An aesthetic experience

Berge has asked himself what exactly this type of tourism represents.

“It’s about a relational aesthetic, an aesthetic experience where the appeal lies in what things say about yourself in relation to others,” says Berge. The concept of relational aesthetics originated in the 1990s in the art world. Artwork and its understanding accommodates the interactive, the social and the relational. A work of art is evaluated based on the interpersonal relationships it represents.

“It is also about an aesthetic of experience, which relates to how things should be experienced to be a good experience. Things should hurt a little. It is the pain that is experienced as good. I am engaged with the process of how horror is turned into something beautiful, how negative becomes positive, how ugly becomes beautiful, or for that matter, how trash becomes art.”

While the battle was raging

Dark tourism to the Western Front began even before the war was over. Verdun is one of the symbols of the war’s violence. Here, 262 000 human lives were lost, and about half-a-million were injured. Verdun was a hot spot for beautiful people in Paris even while the fighting was still ongoing. Ypres also attracted visitors early on.

Michelin had already produced the first war guidebook by 1917. Another 29 were published during the next four years, of which “The Pilgrim’s Guide to the Ypres Salient” is best known. It is said that the city in the 1920s was a thriving mecca for mass tourism. Since then, the influx has never stopped.

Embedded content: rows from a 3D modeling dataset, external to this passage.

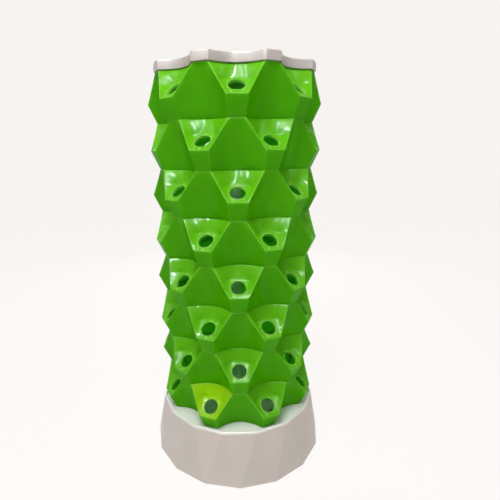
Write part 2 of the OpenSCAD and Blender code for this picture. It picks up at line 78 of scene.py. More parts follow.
class Board:
    def __init__(self, owner):
        owner.use_nodes = True
        self.owner = owner
        self.tree = owner.node_tree
        self.tree.nodes.clear()

    # one node: settings first, then what its sockets hold or are wired to
    def add(self, kind, settings=None, sockets=None, output=0):
        node = self.tree.nodes.new(kind)
        for key, value in (settings or {}).items():
            if key == "stops":
                ramp = node.color_ramp
                while len(ramp.elements) < len(value):
                    ramp.elements.new(0.5)
                for element, (position, level) in zip(ramp.elements, value):
                    element.position = position
                    element.color = (level, level, level, 1)
            else:
                setattr(node, key, value)
        for key, value in (sockets or {}).items():
            if isinstance(value, Wire):
                self.tree.links.new(value.socket, node.inputs[key])
            else:
                node.inputs[key].default_value = value
        return Wire(self, node.outputs[output])

    def here(self):
        return self.add("ShaderNodeTexCoord", output="Object")

    def upward(self, vector):
        return self.add("ShaderNodeSeparateXYZ", None, {0: vector}, output="Z")

    # object coordinates moved by a seed, so that each finish has its own pattern
    def place(self, seed):
        shift = [seed * share for share in seedShift]
        return self.add("ShaderNodeVectorMath", {"operation": "ADD"}, {0: self.here(), 1: shift})

    def stretched(self, where, scale):
        return self.add("ShaderNodeVectorMath", {"operation": "MULTIPLY"}, {0: where, 1: scale})

    def noise(self, where, scale, detail=3.0, rough=0.55):
        return self.add("ShaderNodeTexNoise", None,
                        {"Vector": where, "Scale": scale, "Detail": detail, "Roughness": rough})

    def ramp(self, value, *stops):
        return self.add("ShaderNodeValToRGB", {"stops": stops}, {"Fac": value})

    def blend(self, factor, a, b):
        sockets = {"Factor": factor, 6: a, 7: b}
        return self.add("ShaderNodeMix", {"data_type": "RGBA"}, sockets, output=2)

    def bump(self, height, strength, distance):
        sockets = {"Height": height, "Strength": strength, "Distance": distance}
        return self.add("ShaderNodeBump", None, sockets)

    # one for rays that show the backdrop: those from the camera, and those off or through a surface to it
    def seen(self):
        camera, glossy, through = [self.add("ShaderNodeLightPath", output=kind)
                                   for kind in ("Is Camera Ray", "Is Glossy Ray", "Is Transmission Ray")]
        settings = {"operation": "ADD", "use_clamp": True}
        return self.add("ShaderNodeMath", settings, {0: camera + glossy, 1: through})

    def close(self, shader, kind="ShaderNodeOutputMaterial"):
        end = self.tree.nodes.new(kind)
        self.tree.links.new(shader.socket, end.inputs["Surface"])
        return self.owner


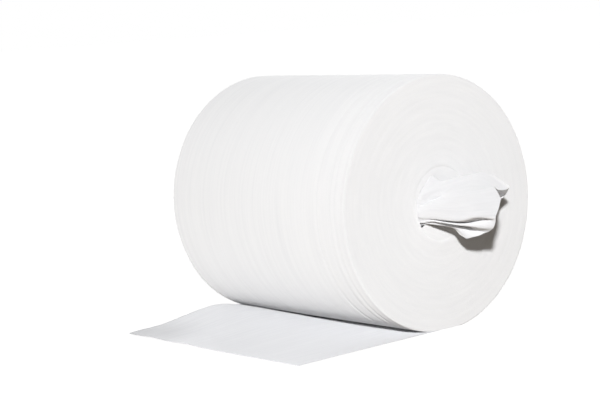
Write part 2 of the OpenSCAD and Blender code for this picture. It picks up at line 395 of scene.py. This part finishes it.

“The most vivid aspect of the First World War is that it happened so long ago. The fact that its memory has survived to today contributes more than anything else to maintaining people’s interest,” says Berge. And now as we approach the 100th anniversary of the various battles of the First World War, dark tourism will probably only increase in the coming years.

The University of Central Lancashire in the UK has its own Institute for Dark Tourism Research.